Homer is the hailing port of the Kilchers, the family whose adventures in homesteading are featured on the long-running TV show, Alaska: The Last Frontier. You’d never know it from the show, of course, where story lines and careful editing leave one with the impression that the Kilchers live moose-miles from the nearest telephone pole, but that sense of remoteness is manufactured.
Things have changed in Homer since the clan patriarch, Yule Kilcher, arrived on the peninsula from Switzerland in the 1940s. Back then the unincorporated area, referenced in a 1920s census simply as “Homer Spit and Vicinity,” was a mere 300 hardy souls scattered over 100 square miles of mountain and bog. Services included a couple general stores, a dock, a dirt airstrip for bush planes and generous helpings of nothing else.
Roll forward 75 years and the town is a small city known widely as “The Halibut Capitol of the World.” The year-round population of some 6,000 is connected to Anchorage, Alaska’s supply hub, by a wide, well-maintained highway and an airport that lands four or five commercial flights a day. Homer has grid electricity, city water, a small fleet of snow plows; a modern public library with computer stations and WIFI; regular UPS deliveries and even access to Amazon Prime.
Ten minutes from the Kilcher Ranch is a Safeway and a McDonalds.
In effect, then, what homesteading the current generation of Kilchers do is largely voluntary. “Getting in your meat,” a phrase used to describe the fall big game hunt intended to stock the winter larder, once key to surviving the long, dark, frozen months, is now sport, and if you forgot the steak sauce, you can dash into town.
This is not a deprecation of the Kilchers or their hybrid way of life. For all its conveniences, Homer is still 250 miles into the back of beyond. And the work involved in voluntary, fame-generating, reality TV homesteading is, nonetheless, hard work. I’ve dug through the Gear Shed bolt bins along side Eivin, whose hair is as rumpled and hands as dirty off camera as on, and shared a stool at the Honda Parts counter with Otto Senior. The ranch still takes running, and to all appearances, the Kilchers run it.
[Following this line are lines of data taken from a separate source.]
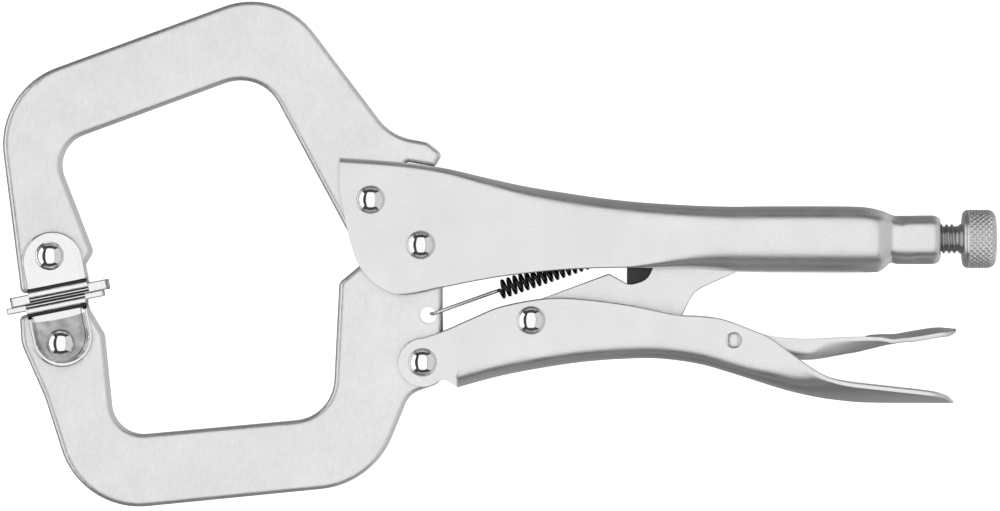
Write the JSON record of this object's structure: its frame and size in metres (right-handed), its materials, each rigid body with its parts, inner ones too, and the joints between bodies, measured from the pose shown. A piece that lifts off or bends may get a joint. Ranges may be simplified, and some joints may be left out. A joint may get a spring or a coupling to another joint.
{
  "type": "locking c clamp",
  "caption": "Toggle locking C clamp with two deep forged jaws, riveted swivel pads, folded steel handles, a release lever and a knurled adjusting screw.",
  "frame": {"origin": "centre of the bounding box, on the surface that the clamp lies on", "axes": "+X from the jaws to the adjusting knob, +Y to the back of the upper handle, +Z the thickness; the clamp lies flat on its side"},
  "size_m": [0.2798, 0.1422, 0.0208],
  "materials": {
    "satin_nickel": "satin nickel plate on folded sheet steel",
    "forged_nickel": "satin nickel plate on forged steel",
    "bright_nickel": "bright nickel plate",
    "polished_steel": "polished domed heads",
    "screw_steel": "turned and threaded",
    "knurled_steel": "diamond knurl",
    "black_oxide": "black oxide spring wire"
  },
  "bodies": {
    "upper_handle": {"upper_handle": "satin_nickel", "fixed_jaw": "forged_nickel", "fixed_jaw_rivet": "polished_steel", "jaw_pivot_rivet": "polished_steel", "threaded_insert": "screw_steel", "spring_anchor": "black_oxide", "return_spring": "black_oxide"},
    "moving_jaw": {"moving_jaw": "forged_nickel"},
    "lower_handle": {"lower_handle": "satin_nickel", "handle_pivot_rivet": "polished_steel", "link_pivot_rivet": "polished_steel", "release_lever_rivet": "satin_nickel", "link_spacers": "screw_steel"},
    "toggle_link": {"toggle_link": "satin_nickel"},
    "release_lever": {"release_lever": "satin_nickel"},
    "upper_pad": {"upper_pad": "bright_nickel", "upper_pad_rivet": "polished_steel"},
    "lower_pad": {"lower_pad": "bright_nickel", "lower_pad_rivet": "polished_steel"},
    "adjusting_screw": {"adjusting_screw": "screw_steel"},
    "adjusting_knob": {"adjusting_knob": "knurled_steel"}
  },
  "joints": [
    {"name": "jaw_swing", "type": "hinge", "parent": "upper_handle", "child": "moving_jaw", "pos_m": [-0.0224, 0.0027, 0.0104], "axis": [0, 0, 1], "range_deg": [0, 23], "deforming": ["return_spring"]},
    {"name": "handle_fold", "type": "hinge", "parent": "moving_jaw", "child": "lower_handle", "pos_m": [-0.0219, -0.0303, 0.0104], "axis": [0, 0, 1], "range_deg": [-68, 0]},
    {"name": "link_fold", "type": "hinge", "parent": "lower_handle", "child": "toggle_link", "pos_m": [0.0086, -0.0185, 0.0104], "axis": [0, 0, 1], "range_deg": [0, 68]},
    {"name": "lever_release", "type": "hinge", "parent": "lower_handle", "child": "release_lever", "pos_m": [0.0656, -0.0241, 0.0104], "axis": [0, 0, 1], "range_deg": [-8, 0]},
    {"name": "upper_pad_swivel", "type": "hinge", "parent": "upper_handle", "child": "upper_pad", "pos_m": [-0.1267, -0.0004, 0.0104], "axis": [0, 0, 1], "range_deg": [0, 12]},
    {"name": "lower_pad_swivel", "type": "hinge", "parent": "moving_jaw", "child": "lower_pad", "pos_m": [-0.1236, -0.025, 0.0104], "axis": [0, 0, 1], "range_deg": [-12, 0]},
    {"name": "screw_feed", "type": "slide", "parent": "upper_handle", "child": "adjusting_screw", "axis": [1, 0, 0], "range_m": [0, 0.024]},
    {"name": "knob_turn", "type": "hinge", "parent": "adjusting_screw", "child": "adjusting_knob", "pos_m": [0.135, 0.0044, 0.0104], "axis": [1, 0, 0], "range_deg": [0, 5787]}
  ],
  "couplings": [
    {"joint": "handle_fold", "follows": "jaw_swing", "ratio": -2.95},
    {"joint": "link_fold", "follows": "jaw_swing", "ratio": 2.95},
    {"joint": "upper_pad_swivel", "follows": "jaw_swing", "ratio": 0.5},
    {"joint": "lower_pad_swivel", "follows": "jaw_swing", "ratio": -0.5},
    {"joint": "knob_turn", "follows": "screw_feed", "rad_per_m": 4188.8}
  ]
}
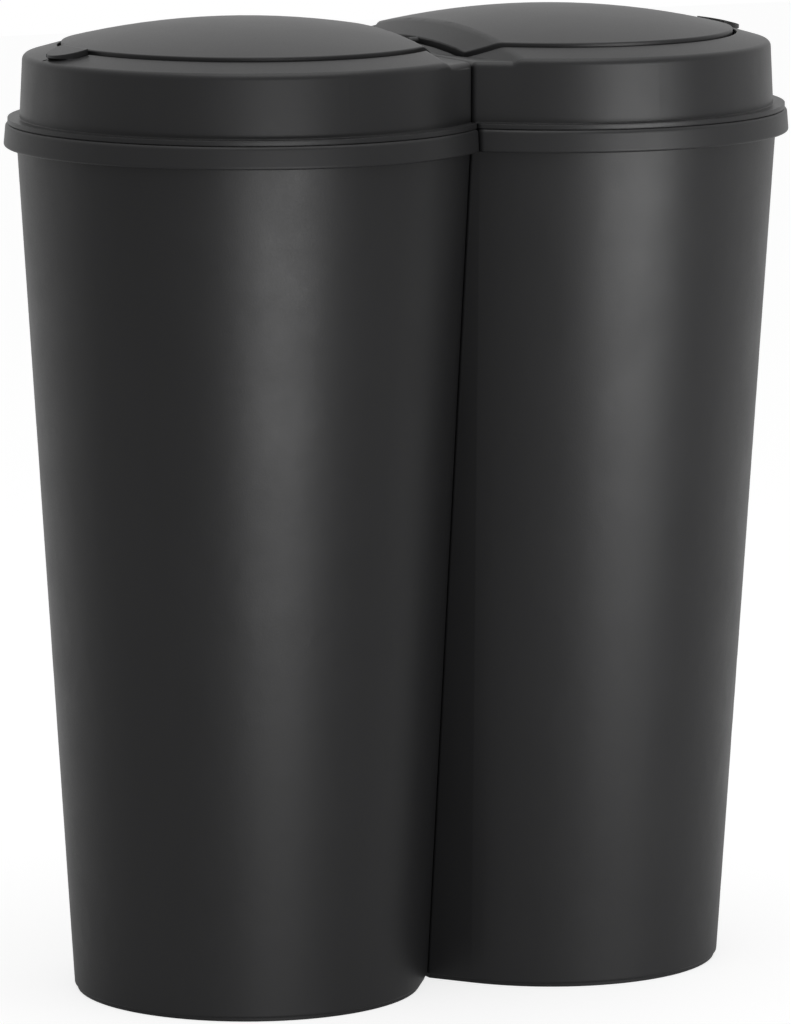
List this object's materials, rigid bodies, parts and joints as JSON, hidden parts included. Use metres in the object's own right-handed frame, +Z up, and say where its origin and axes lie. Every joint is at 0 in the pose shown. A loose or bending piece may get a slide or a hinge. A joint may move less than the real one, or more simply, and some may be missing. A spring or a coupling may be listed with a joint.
{
  "type": "double recycling bin",
  "caption": "Pair of tall tapered bins with D-shaped plans, joined flat side to flat side, each with a lift-off lid frame and a domed swing flap.",
  "frame": {"origin": "on the floor, in the middle of the pair, where the two flat faces meet", "axes": "+X along the pair, +Y to the back, +Z up"},
  "size_m": [0.5094, 0.2978, 0.6034],
  "materials": {
    "bin_plastic": "satin, fine moulded grain",
    "lid_plastic": "satin, fine moulded grain",
    "flap_plastic": "satin, fine moulded grain",
    "steel_bar": "drawn bar"
  },
  "bodies": {
    "left_bin": {"left_bin": "bin_plastic"},
    "left_lid": {"left_lid_frame": "lid_plastic"},
    "left_flap": {"left_flap": "flap_plastic", "left_counterweight": "steel_bar"},
    "right_bin": {"right_bin": "bin_plastic"},
    "right_lid": {"right_lid_frame": "lid_plastic"},
    "right_flap": {"right_flap": "flap_plastic", "right_counterweight": "steel_bar"}
  },
  "joints": [
    {"name": "right_bin_lift", "type": "slide", "parent": "left_bin", "child": "right_bin", "axis": [0, 0, 1], "range_m": [0, 0.026]},
    {"name": "left_lid_lift", "type": "slide", "parent": "left_bin", "child": "left_lid", "axis": [0, 0, 1], "range_m": [0, 0.12]},
    {"name": "right_lid_lift", "type": "slide", "parent": "right_bin", "child": "right_lid", "axis": [0, 0, 1], "range_m": [0, 0.12]},
    {"name": "left_flap_swing", "type": "hinge", "parent": "left_lid", "child": "left_flap", "pos_m": [-0.1058, 0, 0.5845], "axis": [1, 0, 0], "range_deg": [-80, 80]},
    {"name": "right_flap_swing", "type": "hinge", "parent": "right_lid", "child": "right_flap", "pos_m": [0.1058, 0, 0.5845], "axis": [1, 0, 0], "range_deg": [-80, 80]}
  ]
}
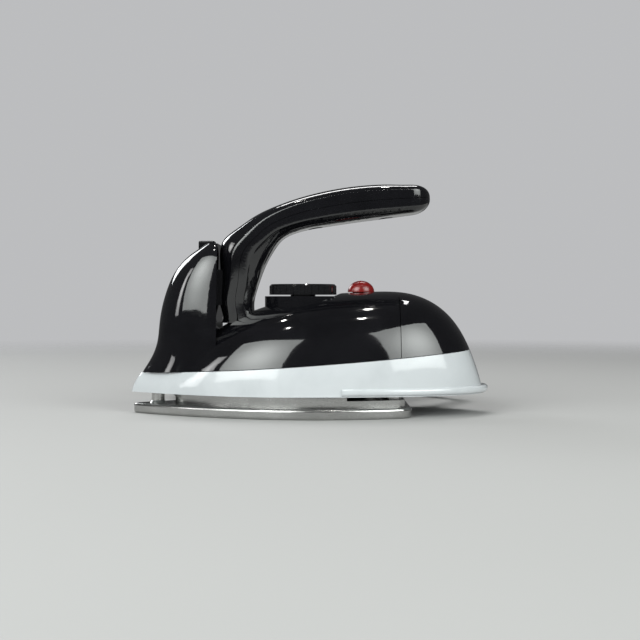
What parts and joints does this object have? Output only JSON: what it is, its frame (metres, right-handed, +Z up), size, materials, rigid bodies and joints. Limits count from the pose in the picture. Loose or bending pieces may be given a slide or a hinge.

But it does beg the question, is honest-to-god, make-or-break homesteading still alive on the Kenai peninsula?
In a word, yes.
Meet my neighbor, John.
John lives in a blue school bus across from where Gjoa currently sits on stands at the Homer Boat Yard.
He’s from Juneau, and has been at various times a salmon fisherman, a jewelry maker, and totem pole carver. For a month he’s been camped in the yard busily outfitting his bus for a journey that will commence at the next exceptionally high tide. It’s the rarity of these “King” tides that are keeping John captive. His carefully timed, early April arrival in Homer was a day too late. He missed that month’s great surge, and the next opportunity won’t come till May 5th.
On that day, John will drive his bus onto a barge in the harbor and be transported north overnight to a piece of coast on western Cook Inlet only briefly accessible at maximum high water. Here John will drive off the barge and pick up a dirt road that extends for sixteen miles into the interior before dead-ending at Lake Illiamna. John will then splash the dinghy that lives on the roof of the bus, fill it with supplies, and row the ten miles across to a beach on the lake’s north shore. And when he gets to that beach, he will have arrived at his property. He and his relatives own several hundred acres here, but none have ever laid eyes on it. None have been willing to make the trek before John.
John will homestead the old fashioned way because he has no choice. He will built his shelter, hunt and grow his food, and be his own entertainment in a location that is, without doubt, moose-miles from anywhere.
And John is doing this alone.
Some evenings we meet for coffee in his bus, stacked to the ceiling with containers of rice and beans, boxes of tools, five sleeping bags, three rifles, two generators, and a chainsaw. If the day has been cold enough, he will run the engine for its heat while we talk, though he can hardly spare the fuel. And on these evenings, his undertaking often weighs on him.
A typical theme is how he’ll build the log cabin, his first major project: how he’ll select smaller trees that he can move himself, how he’ll cement the cracks between the logs against the wind, where he’ll cut for the window, how he’ll make a wood stove from a 50 gallon drum. He savors over the wood stove. But here the conversation falters; he’s not solved how to loft the cabin roof on his own. He lights a cigarette. “This is some serious shit,” he’ll say. “Gotta have a cabin for winter. Guess I could always retreat to the bus. But man, this is some serious shit.”